What ultimately won over the undecided fan is the Eagles’ on-court joie de vivre, a spirit their coach has fostered.

They didn’t just sneak past second-seeded Georgetown and No. 7-seed San Diego State. They ran and ran and ran, playing up tempo to the end and winning both games by 10. Along the way they danced and dunked and mugged for the camera, going overtime with their five minutes of fame. Celebrating it all have been two Dunk City videos produced by students.

When you are at Florida Gulf Coast, you manufacture your enjoyment where you can. This is a place not literally on the Gulf, yet the school built up a very workable tropical beach on a lakeside. Being the view from the dorm where the players live, it is a potent recruiting tool.

So why not make the basketball joyous, too?

“I don’t think there’s anyone who has as much fun playing as we do,” Kavanagh said. Administrators are not exactly sure how all this got grouped together as Dunk City — the idea was born somewhere in the social media ether and quickly went mainstream. They definitely are working on trademarking it.

Actually, Dunk City is not a place so much a place as it is a state of mind.

Comer, the point guard whose full-tilt mindset is the font of all that the Eagles run, will tell you there is one very good reason the country has taken to Florida Gulf Coast.

“All we do is pretty much run. We just play, you know. We run the floor; we throw alley oops; we dunk; we celebrate; we have a good time doing it.

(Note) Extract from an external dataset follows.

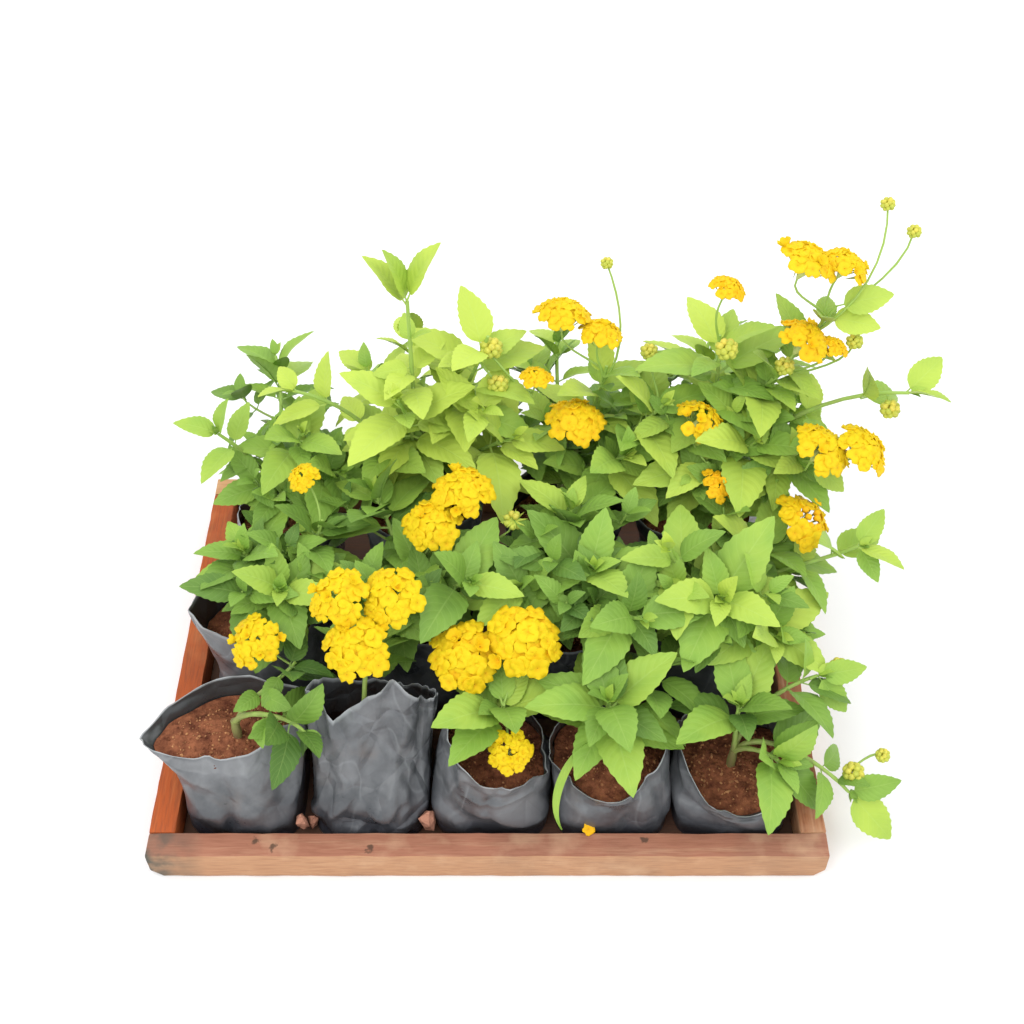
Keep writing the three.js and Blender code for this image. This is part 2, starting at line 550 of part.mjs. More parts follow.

“The way we interact with the crowd, the way we play is different than most teams you see. Most teams are very systematic. We are so loose and we play so free, it’s different.”

In small print on Comer’s right arm is tattooed an anthem of sort that he wrote three years ago after his father, Troy, died. He called it “Pursuit of Happiness” and meant it as a way to move on from sorrow. Today, it might also serve as the official charter of Dunk City:

“Happiness is not something ready made.

“It comes from your own actions.

“You may not control all the events that happen to you.

“But you can decide not to be reduced by them.

“Love never hate; forgive but never forget.

“Live the life you’ve dreamed to the fullest.”